[An interurban ran right along Virginia Avenue. The track has been severed in the demolition of the street for the Cultural Trail]
[The cut for the Virginia Avenue leg of the Cultural Trail -- click images to enlarge]
A few years back Indianapolis began construction of a "Cultural Trail." This trail links the "Cultural Districts" that the city's marketers thought up a few years before that. The Cultural Districts include Mass Ave, Broad Ripple, Fountain Square, the Wholesale District, and the Canal District, and probably some other place I've forgotten. Some of these places definitely have pizzazz and all have some version of culture. Anyplace where humans hang out probably has culture. But a big part of capital-C "Culture," the stuff that defines and is defined by specific places, people and events, is history. Arguably a shared history is the biggest factor in creating culture, in fact.
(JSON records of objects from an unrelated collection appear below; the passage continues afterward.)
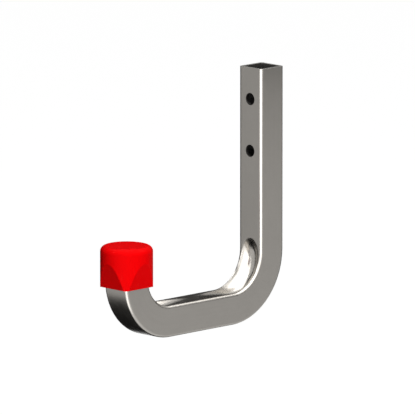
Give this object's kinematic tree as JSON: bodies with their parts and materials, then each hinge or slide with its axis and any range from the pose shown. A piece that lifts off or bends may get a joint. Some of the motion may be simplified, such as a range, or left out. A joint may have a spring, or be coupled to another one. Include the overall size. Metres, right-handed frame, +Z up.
{
  "type": "square wall hook",
  "caption": "J-shaped wall hook bent from square steel tube, with screw holes in its upright and a red plastic cap on its tip.",
  "frame": {"origin": "on the wall plane at the back of the upright, midway between the two screw holes", "axes": "+Z up along the upright, +Y into the wall so the arm comes out towards -Y, +X sideways, with X = 0 the plane of symmetry"},
  "size_m": [0.033, 0.1445, 0.16],
  "materials": {
    "tube_steel": "satin",
    "cap_plastic": "satin moulded"
  },
  "bodies": {
    "root": {"hook_tube": "tube_steel", "end_cap": "cap_plastic"}
  },
  "joints": []
}
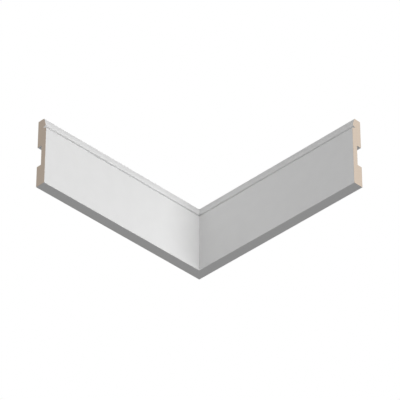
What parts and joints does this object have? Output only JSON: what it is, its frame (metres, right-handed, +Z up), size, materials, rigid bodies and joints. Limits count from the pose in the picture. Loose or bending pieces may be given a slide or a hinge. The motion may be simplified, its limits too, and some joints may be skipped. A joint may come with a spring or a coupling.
{
  "type": "skirting board",
  "caption": "Painted fibreboard skirting, mitred to turn an inner corner, with a leaning bead over a narrow quirk and a channel along the back.",
  "frame": {"origin": "on the floor, where the two walls meet", "axes": "+Z up; the right board runs along +X against the wall at Y = 0, and the left board runs along -Y against the wall at X = 0"},
  "size_m": [0.31, 0.31, 0.11],
  "materials": {
    "painted_board": "satin white paint on every long face, bare beige fibreboard on the two sawn ends"
  },
  "bodies": {
    "root": {"left_board": "painted_board", "right_board": "painted_board"}
  },
  "joints": []
}
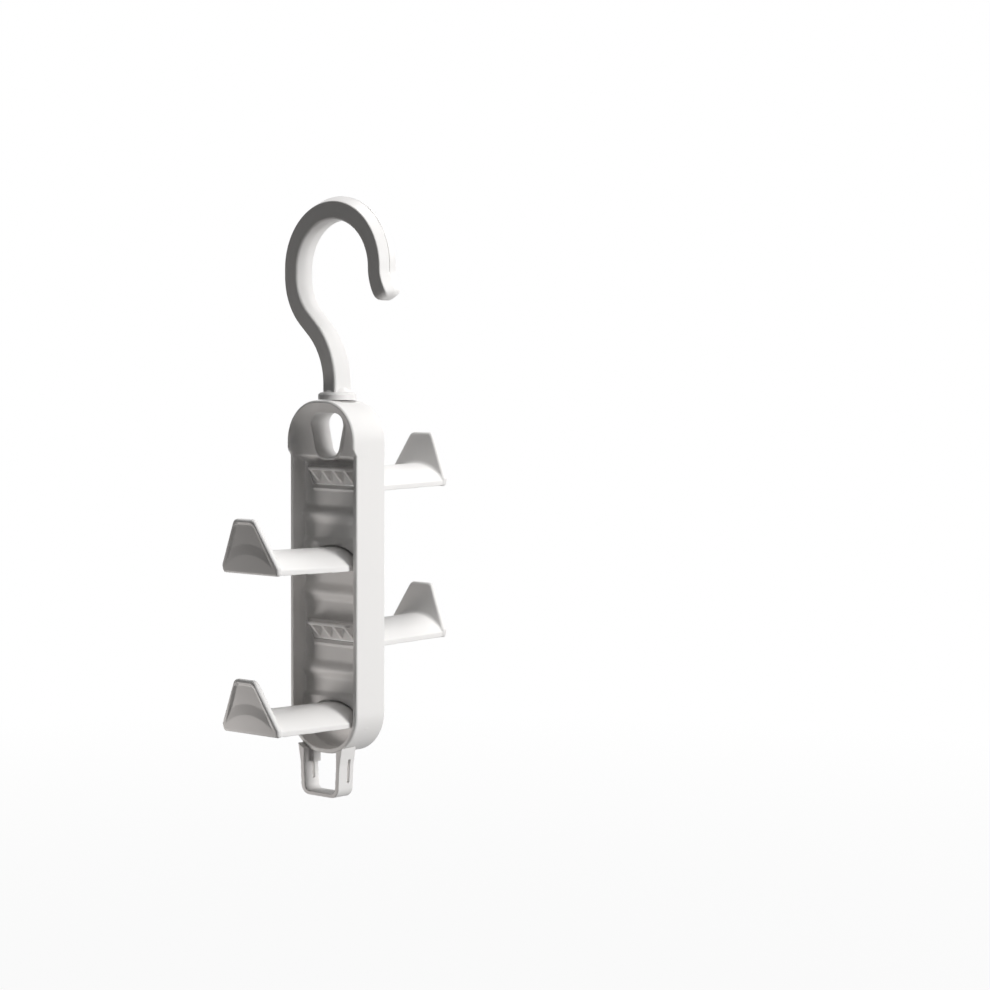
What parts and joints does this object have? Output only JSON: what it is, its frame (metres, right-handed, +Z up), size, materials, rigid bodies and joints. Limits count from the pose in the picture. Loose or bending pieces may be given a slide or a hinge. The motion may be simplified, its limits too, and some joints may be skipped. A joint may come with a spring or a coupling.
{
  "type": "closet hanging hook",
  "caption": "Closet rod hanger with a swivelling crook, a long webbed frame, arched lift-off arms with upturned lips on both sides, and a link loop below.",
  "frame": {"origin": "the rod's seat: the inside of the crook's crown, on the swivel axis", "axes": "+Z up along the swivel axis, +X across the frame towards the crook's open side, -Y out of the front"},
  "size_m": [0.0655, 0.114, 0.2649],
  "materials": {
    "white_plastic": "satin",
    "screw_steel": "plain",
    "washer_nylon": "matte"
  },
  "bodies": {
    "hook": {"hook": "white_plastic", "swivel_screw": "screw_steel", "thrust_washer": "washer_nylon"},
    "frame": {"main_frame": "white_plastic", "link_loop": "white_plastic"},
    "front_lower_arm": {"front_lower_arm": "white_plastic"},
    "back_lower_arm": {"back_lower_arm": "white_plastic"},
    "front_upper_arm": {"front_upper_arm": "white_plastic"},
    "back_upper_arm": {"back_upper_arm": "white_plastic"}
  },
  "joints": [
    {"name": "hook_swivel", "type": "hinge", "parent": "hook", "child": "frame", "pos_m": [0, 0, -0.0788], "axis": [0, 0, 1], "continuous": true},
    {"name": "front_lower_arm_lift", "type": "hinge", "parent": "frame", "child": "front_lower_arm", "pos_m": [0, 0, -0.2117], "axis": [-1, 0, 0], "range_deg": [0, 10]},
    {"name": "back_lower_arm_lift", "type": "hinge", "parent": "frame", "child": "back_lower_arm", "pos_m": [0, 0, -0.1772], "axis": [1, 0, 0], "range_deg": [0, 10]},
    {"name": "front_upper_arm_lift", "type": "hinge", "parent": "frame", "child": "front_upper_arm", "pos_m": [0, 0, -0.1427], "axis": [-1, 0, 0], "range_deg": [0, 10]},
    {"name": "back_upper_arm_lift", "type": "hinge", "parent": "frame", "child": "back_upper_arm", "pos_m": [0, 0, -0.1082], "axis": [1, 0, 0], "range_deg": [0, 10]}
  ]
}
I like the Cultural Trail for bike riding. It's wide and smooth and safe. And I love the natural landscaping used in swales beside the trail. But I have a big gripe with the Cultural Trail's impact. In the process of creating a wide, paved sidewalk with a lot of lights and way too many bollards and signs, the city is distracting from and even destroying parts of our history, which are probably more worthy of remembrance and reverence than anything the trail offers. The trail is so distracting, with all its tchotchkes, that it becomes the focus of the view in the areas it travels through. You might once have noticed the old commercial buildings on Mass Ave or the old residences on Walnut Street. Now, you'll be noticing the Ikea style light fixtures and way too many silly metal bollards.
This year, my neighborhood of Fountain Square gets its leg of the trail. I've been sure to walk along the construction/destruction zone often to gaze into the big dig as they tear up the street down to about 2 feet deep. What can currently be seen on Virginia Avenue under the layers of modern concrete and asphalt pavement is the old big-bricks street and old interurban tracks still laid on their wooden ties.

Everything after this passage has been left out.